**YOUR GOAL:**
Copy exactly the block of lines between the one containing "left_side_board();" and the one containing "obj.parent = empty", inclusive.

**DATA SEGMENT:**
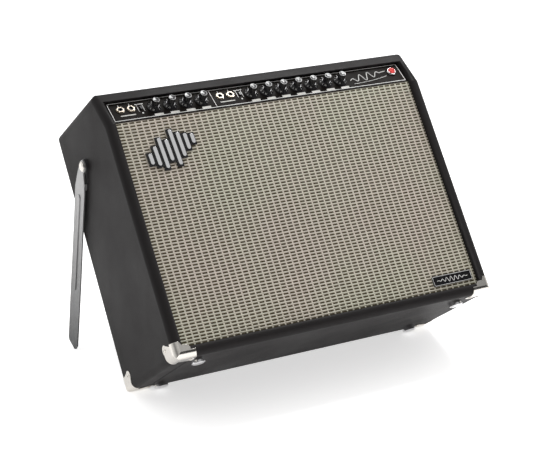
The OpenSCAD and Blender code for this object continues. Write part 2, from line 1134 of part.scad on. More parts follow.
// All the oval head screws of the corners, the handle and the back panels
module case_screws() {
  back_rows = [34, 152, 338, 418];
  color([0.8, 0.78, 0.74])
    leaned() {
      protector_screw_places()
        case_screw();
      both_sides()
        for (z = back_rows)
          translate([panel_screw_side, half_d - 1.5, z])
            rotate([-90, 0, 0])
              case_screw();
      both_sides()
        for (y = [-11, 11])
          translate([handle_length / 2 + 7, handle_middle + y, cab_height + 1.2])
            case_screw();
      both_sides()
        for (end = [-1, 1])
          translate([strap_side, bolt_middle + end * 68, cab_height + strap_sheet])
            case_screw();
    }
}

glide_front = 46;
glide_back = 33;

module glide_places() {
  both_sides() {
    translate([glide_side, -half_d + glide_front, 0])
      children();
    translate([glide_side, half_d - glide_back, 0])
      children();
  }
}

// Chromed domed feet under the cabinet
module glides() {
  color([0.88, 0.88, 0.9])
    leaned()
      glide_places() {
        translate([0, 0, -glide_height + 2])
          cylinder(r = glide_radius, h = glide_height - 2);
        translate([0, 0, -glide_height])
          cylinder(r1 = glide_radius - 4, r2 = glide_radius, h = 2);
        cylinder(r = 2, h = 14);
      }
}

handle_middle = 25;
handle_rise = 17;
strap_thick = 6;

// Moulded strap with a flat steel core, running from cap to cap
module handle_strap() {
  run = handle_length / 2 - 14;
  flat = 20;
  bend = 46;
  color([0.06, 0.06, 0.06])
    leaned()
      translate([0, handle_middle + strap_width / 2, cab_height])
        rotate([90, 0, 0])
          linear_extrude(height = strap_width)
            polygon([
              [-run, 1], [-run + flat, 1.2], [-run + bend, handle_rise],
              [run - bend, handle_rise], [run - flat, 1.2], [run, 1],
              [run, 1 + strap_thick], [run - flat - 2, 1.2 + strap_thick],
              [run - bend, handle_rise + strap_thick],
              [-run + bend, handle_rise + strap_thick], [-run + flat + 2, 1.2 + strap_thick],
              [-run, 1 + strap_thick]
            ]);
}

// Pressed nickel caps that hold the ends of the strap
module handle_caps() {
  color([0.86, 0.84, 0.8])
    leaned()
      both_sides()
        translate([handle_length / 2 - 17, handle_middle, cab_height])
          difference() {
            union() {
              block([-16, -19, 0], [30, 19, 1.2]);
              block([-13, -17, 0], [10, 17, 10]);
              translate([10, 0, 0])
                rotate([90, 0, 0])
                  cylinder(r = 10, h = 34, center = true);
            }
            block([-20, -strap_width / 2 - 0.4, -1], [8, strap_width / 2 + 0.4, 8.4]);
            block([-20, -30, -20], [30, 30, 0]);
            for (y = [-11, 11])
              translate([24, y, -1])
                cylinder(r = screw_hole, h = 4);
          }
}

strap_side = 288;
strap_sheet = 1.6;
bolt_middle = 30;

module bolt_places() {
  both_sides()
    for (end = [-1, 1])
      translate([strap_side, bolt_middle + end * 44, cab_height])
        children();
}

// Nickel plated straps on top, which spread the load of the chassis bolts
module chassis_straps() {
  color([0.86, 0.84, 0.8])
    leaned()
      both_sides()
        translate([strap_side, bolt_middle, cab_height])
          difference() {
            rotate([0, 0, 90])
              round_bar(154, 18, strap_sheet);
            for (end = [-1, 1]) {
              translate([0, end * 44, -1])
                cylinder(r = 2.7, h = 5);
              translate([0, end * 68, -1])
                cylinder(r = screw_hole, h = 5);
            }
          }
}

module chassis_bolts() {
  color([0.8, 0.79, 0.77])
    leaned()
      bolt_places() {
        translate([0, 0, strap_sheet])
          cylinder(r = 5.2, h = 1.2);
        translate([0, 0, strap_sheet + 1.2])
          cylinder(r1 = 5.2, r2 = 3.4, h = 1.6);
        translate([0, 0, -28])
          cylinder(r = 2.5, h = 30);
        translate([0, 0, -25.2])
          cylinder(r = 5.6, h = 4, $fn = 6);
      }
}

// ---------- back ----------

module back_panel(low, high) {
  leaned()
    difference() {
      block([-inner_x + 1, half_d - 11, low], [inner_x - 1, half_d - 1.5, high]);
      both_sides()
        for (z = [34, 152, 338, 418])
          translate([panel_screw_side, half_d - 20, z])
            rotate([-90, 0, 0])
              cylinder(r = 1.9, h = 30);
    }
}

module upper_back_panel() {
  color([0.1, 0.1, 0.1])
    back_panel(316, chassis_floor - 3);
}

module lower_back_panel() {
  color([0.1, 0.1, 0.1])
    back_panel(board + 1, 168);
}

// ---------- speakers ----------

module bolt_circle() {
  for (turn = [22.5:45:360])
    rotate([0, 0, turn])
      translate([frame_radius - 6.5, 0, 0])
        children();
}

// Pressed steel baskets
module speaker_frames() {
  back = 84;
  color([0.08, 0.08, 0.09])
    leaned()
      for (side = [-1, 1])
        at_speaker(side)
          difference() {
            rotate_extrude($fn = 96)
              polygon([
                [opening_radius - 2, 0], [frame_radius, 0], [frame_radius, 2],
                [opening_radius, 2], [opening_radius - 8, 22], [62, back - 2],
                [62, back], [27, back], [27, back - 1.8], [60, back - 1.8],
                [opening_radius - 10.2, 21], [opening_radius - 3, 1.8]
              ]);
            bolt_circle()
              translate([0, 0, -1])
                cylinder(r = 2.6, h = 5);
            for (turn = [0:60:300])
              rotate([0, 0, turn])
                translate([98, 0, 24])
                  cylinder(r = 27, h = 50);
          }
}

// Neodymium magnets with their covers, top plates and centre poles
module speaker_magnets() {
  color([0.12, 0.12, 0.13])
    leaned()
      for (side = [-1, 1])
        at_speaker(side) {
          difference() {
            translate([0, 0, 84])
              cylinder(r = 56, h = 34);
            translate([0, 0, 83])
              cylinder(r = coil_radius + 1.2, h = 22);
            translate([0, 0, 117])
              ring(53, 40, 4);
          }
          translate([0, 0, 84])
            cylinder(r = coil_radius - 1, h = 22);
        }
}

// Folded surrounds and corrugated spiders, at their rest shape
module speaker_suspensions() {
  color([0.14, 0.13, 0.12])
    leaned()
      for (side = [-1, 1])
        at_speaker(side) {
          rotate_extrude($fn = 96)
            polygon([
              [cone_radius + 0.4, 2.2], [cone_radius + 4, 4.2], [cone_radius + 7, 1.4],
              [cone_radius + 10, 2.6], [opening_radius - 4.4, 2.2], [opening_radius - 4.4, 3.2],
              [cone_radius + 10, 3.8], [cone_radius + 7, 2.6], [cone_radius + 4, 5.4],
              [cone_radius + 0.4, 3.4]
            ]);
          rotate_extrude($fn = 72)
            polygon([
              [coil_radius + 1, 73], [32, 74.6], [38, 72], [44, 74.6], [50, 72], [58, 75],
              [58, 81.9], [57, 81.9], [57, 75.8], [50, 73.2], [44, 75.8], [38, 73.2],
              [32, 75.8], [coil_radius + 1, 74.2]
            ]);
        }
}

// Paper cone with its dust cap and voice coil former
module speaker_cone(side) {
  color([0.16, 0.15, 0.14])
    leaned()
      at_speaker(side)
        rotate_extrude($fn = 96)
          polygon([
            [0, 52], [14, 54], [28, 60], [31, 62], [cone_radius - 4, 5.4], [cone_radius, 2.2],
            [cone_radius, 3.6], [cone_radius - 3.4, 6.6], [32.4, 63.6], [coil_radius + 0.4, 66],
            [coil_radius + 0.4, 92], [coil_radius - 0.2, 92], [coil_radius - 0.2, 61],
            [14, 55.4], [0, 53.4]
          ]);
}

module left_speaker_cone() {
  speaker_cone(-1);
}

module right_speaker_cone() {
  speaker_cone(1);
}

module speaker_bolts() {
  color([0.3, 0.3, 0.3])
    leaned()
      for (side = [-1, 1])
        at_speaker(side)
          bolt_circle() {
            translate([0, 0, -baffle + 1])
              cylinder(r = 2.4, h = baffle + 8);
            translate([0, 0, 2])
              ring(4.6, 2.45, 3.6, $fn = 6);
          }
}

// Twin lead from the chassis to the terminals of both speakers
module speaker_leads() {
  color([0.3, 0.04, 0.04])
    leaned()
      front_frame()
        for (side = [-1, 1])
          for (wire = [-2.2, 2.2])
            translate([side * 62 + wire, 112, 0]) {
              translate([0, 0, speaker_height])
                cylinder(r = 1.4, h = 222, $fn = 20);
              translate([0, 0, speaker_height])
                rotate([0, side * 90, 0])
                  cylinder(r = 1.4, h = 36 - side * wire, $fn = 20);
            }
}

// ---------- legs ----------

// Steel spacer plate with a stop stud, fixed to the cabinet side under each leg
module leg_brackets() {
  color([0.1, 0.1, 0.1])
    leaned()
      for (side = [-1, 1])
        at_leg(side)
          translate([0, 0, half_w]) {
            difference() {
              union() {
                cylinder(r = 13, h = leg_gap - 0.1);
                translate([stop_along / 2, stop_side / 2, 0])
                  rotate([0, 0, atan2(stop_side, stop_along)])
                    round_bar(stop_along + 16, 16, 1.2);
                translate([stop_along, stop_side, 0])
                  cylinder(r = 4, h = leg_gap - 0.4);
              }
              translate([0, 0, -1])
                cylinder(r = pivot_radius + 0.2, h = leg_gap + 2);
            }
          }
}

module leg_pivot_bolts() {
  color([0.82, 0.8, 0.75])
    leaned()
      for (side = [-1, 1])
        at_leg(side) {
          translate([0, 0, half_w - board - 1])
            cylinder(r = pivot_radius, h = board + leg_gap + leg_sheet + 2);
          translate([0, 0, leg_face + leg_sheet + 0.2])
            cylinder(r = 9.5, h = 1.8);
          translate([0, 0, leg_face + leg_sheet + 2])
            cylinder(r1 = 9.5, r2 = 6.5, h = 2);
          translate([0, 0, inner_x - 5])
            cylinder(r = 7.5, h = 4.8, $fn = 6);
        }
}

// Flat outline of a leg, from the pivot at the origin to the toe
module leg_outline() {
  rear = leg_width * 0.53;
  front = rear - leg_width;
  polygon([
    [-5, 11], [21, 20], [55, rear + 4.5], [103, rear + 2.5], [190, rear],
    [303, rear - 2], [leg_reach - 10, rear - 5], [leg_reach - 4, rear - 9],
    [leg_reach, toe_side], [leg_reach - 3, toe_side - 5], [leg_reach - 14, front - 3.5],
    [345, front - 3], [244, front - 1], [147, front + 2.5], [88, front + 4.5],
    [49, front + 5.5], [31, -10.5], [9, -4]
  ]);
  circle(r = 11.5);
}

// Stamped steel leg with a stiffening rib, two dimples and a bent stop tab
module leg(side) {
  rib_start = 64;
  rib_end = 272;
  rib_width = 12;
  color([0.55, 0.56, 0.57])
    leaned()
      at_leg(side)
        translate([0, 0, leg_face])
          difference() {
            union() {
              linear_extrude(height = leg_sheet)
                leg_outline();
              translate([(rib_start + rib_end) / 2, 5.5, leg_sheet - 0.5])
                rotate([0, 0, -1.2])
                  round_bar(rib_end - rib_start, rib_width, 2);
              block([32, -12.3, -3.6], [45, -9.8, 1]);
            }
            translate([(rib_start + rib_end) / 2, 5.5, -1])
              rotate([0, 0, -1.2])
                round_bar(rib_end - rib_start - 5, rib_width - 5, 3.2);
            translate([0, 0, -1])
              cylinder(r = pivot_radius + running_gap, h = 10);
          }
}

module left_leg() {
  leg(-1);
}

module right_leg() {
  leg(1);
}

// ---------- drawing ----------

left_side_board();
right_side_board();
top_board();
bottom_board();
vinyl_covering();
cleats();
baffle_board();
grille_cloth();
emblem_backing();
emblem_bars();
name_plate();
chassis();
control_panel();
input_jacks();
panel_nuts();
potentiometers();
switch_frames();
lamp_holder();
lamp_jewel();
circuit_boards();
power_supply();
mains_inlet();
rear_sockets();
corner_protectors();
case_screws();
glides();
handle_strap();
handle_caps();
chassis_straps();
chassis_bolts();
upper_back_panel();
lower_back_panel();
speaker_frames();
speaker_magnets();
speaker_suspensions();
speaker_bolts();
speaker_leads();
leg_brackets();
leg_pivot_bolts();
knob_01();
knob_02();
knob_03();
knob_04();
knob_05();
knob_06();
knob_07();
knob_08();
knob_09();
knob_10();
knob_11();
left_bright_slider();
right_bright_slider();
left_leg();
right_leg();
left_speaker_cone();
right_speaker_cone();
power_rocker();
mute_toggle();
power_selector_knob();
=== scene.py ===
import json
import math

import bmesh
import bpy
import numpy as np
from mathutils import Matrix, Vector


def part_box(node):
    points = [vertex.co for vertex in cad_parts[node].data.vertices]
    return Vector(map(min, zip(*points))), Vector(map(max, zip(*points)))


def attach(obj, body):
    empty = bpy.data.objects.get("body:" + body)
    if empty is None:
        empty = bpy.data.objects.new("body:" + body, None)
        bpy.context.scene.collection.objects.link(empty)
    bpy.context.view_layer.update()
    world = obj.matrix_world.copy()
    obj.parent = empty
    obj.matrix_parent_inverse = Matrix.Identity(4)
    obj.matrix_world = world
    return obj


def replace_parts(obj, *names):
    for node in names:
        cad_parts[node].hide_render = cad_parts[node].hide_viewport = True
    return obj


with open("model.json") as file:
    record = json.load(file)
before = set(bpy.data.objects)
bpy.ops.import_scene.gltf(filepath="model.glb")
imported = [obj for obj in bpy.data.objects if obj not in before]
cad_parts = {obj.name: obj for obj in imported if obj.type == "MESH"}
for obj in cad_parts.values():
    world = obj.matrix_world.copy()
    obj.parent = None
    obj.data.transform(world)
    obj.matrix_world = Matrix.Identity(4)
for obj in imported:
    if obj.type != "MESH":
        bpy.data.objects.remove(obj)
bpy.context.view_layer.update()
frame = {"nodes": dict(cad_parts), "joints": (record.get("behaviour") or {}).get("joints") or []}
NODES = frame["nodes"]
JOINTS = {j["name"]: j for j in frame["joints"]}
MM = 0.001

# ---------- frames, taken from the record's joints ----------


def basis(origin, up, out):
    """Matrix of a frame whose X is the amplifier's, with the given up as Y and out as Z."""
    x = Vector((1, 0, 0))
    m = Matrix((x, Vector(up).normalized(), Vector(out).normalized())).transposed().to_4x4()
    m.translation = Vector(origin)
    return m


# The cabinet's sizes in mm, as in the part's source; front_y below gives the shape of its front
W, H, D = 663.0, 508.0, 267.0
BOARD, ROUND = 19.0, 12.0
BREAK_Z, BREAK_Y, TOP_Y = 438.0, 17.5, 49.5
INNER_X = W / 2 - BOARD
PIVOT_BACK, PIVOT_HEIGHT = 25.0, 411.0
FRONT_TILT = math.atan(BREAK_Y / BREAK_Z)
SLOPE_TILT = math.atan((TOP_Y - BREAK_Y) / (H - BREAK_Z))
RECESS, CLOTH, BAFFLE = 10.0, 1.2, 12.7
KNOB_V, JACK_V = 33.0, 37.0
KNOBS = ["knob_%02d" % i for i in range(1, 12)]

# The upright cabinet's frame: x right, y back, z up, origin below its middle
rear_out = Vector(JOINTS["power_selector_turn"]["axis"])
lean = math.atan2(-rear_out.z, rear_out.y)
cab_up = Vector((0, math.sin(lean), math.cos(lean)))
pivot = Vector(JOINTS["right_leg_swing"]["pos_m"])
cab_origin = Vector((0, pivot.y, pivot.z)) - (rear_out * PIVOT_BACK + cab_up * PIVOT_HEIGHT) * MM
CAB = Matrix((Vector((1, 0, 0)), rear_out, cab_up)).transposed().to_4x4()
CAB.translation = cab_origin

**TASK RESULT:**
left_side_board();
right_side_board();
top_board();
bottom_board();
vinyl_covering();
cleats();
baffle_board();
grille_cloth();
emblem_backing();
emblem_bars();
name_plate();
chassis();
control_panel();
input_jacks();
panel_nuts();
potentiometers();
switch_frames();
lamp_holder();
lamp_jewel();
circuit_boards();
power_supply();
mains_inlet();
rear_sockets();
corner_protectors();
case_screws();
glides();
handle_strap();
handle_caps();
chassis_straps();
chassis_bolts();
upper_back_panel();
lower_back_panel();
speaker_frames();
speaker_magnets();
speaker_suspensions();
speaker_bolts();
speaker_leads();
leg_brackets();
leg_pivot_bolts();
knob_01();
knob_02();
knob_03();
knob_04();
knob_05();
knob_06();
knob_07();
knob_08();
knob_09();
knob_10();
knob_11();
left_bright_slider();
right_bright_slider();
left_leg();
right_leg();
left_speaker_cone();
right_speaker_cone();
power_rocker();
mute_toggle();
power_selector_knob();
=== scene.py ===
import json
import math

import bmesh
import bpy
import numpy as np
from mathutils import Matrix, Vector


def part_box(node):
    points = [vertex.co for vertex in cad_parts[node].data.vertices]
    return Vector(map(min, zip(*points))), Vector(map(max, zip(*points)))


def attach(obj, body):
    empty = bpy.data.objects.get("body:" + body)
    if empty is None:
        empty = bpy.data.objects.new("body:" + body, None)
        bpy.context.scene.collection.objects.link(empty)
    bpy.context.view_layer.update()
    world = obj.matrix_world.copy()
    obj.parent = empty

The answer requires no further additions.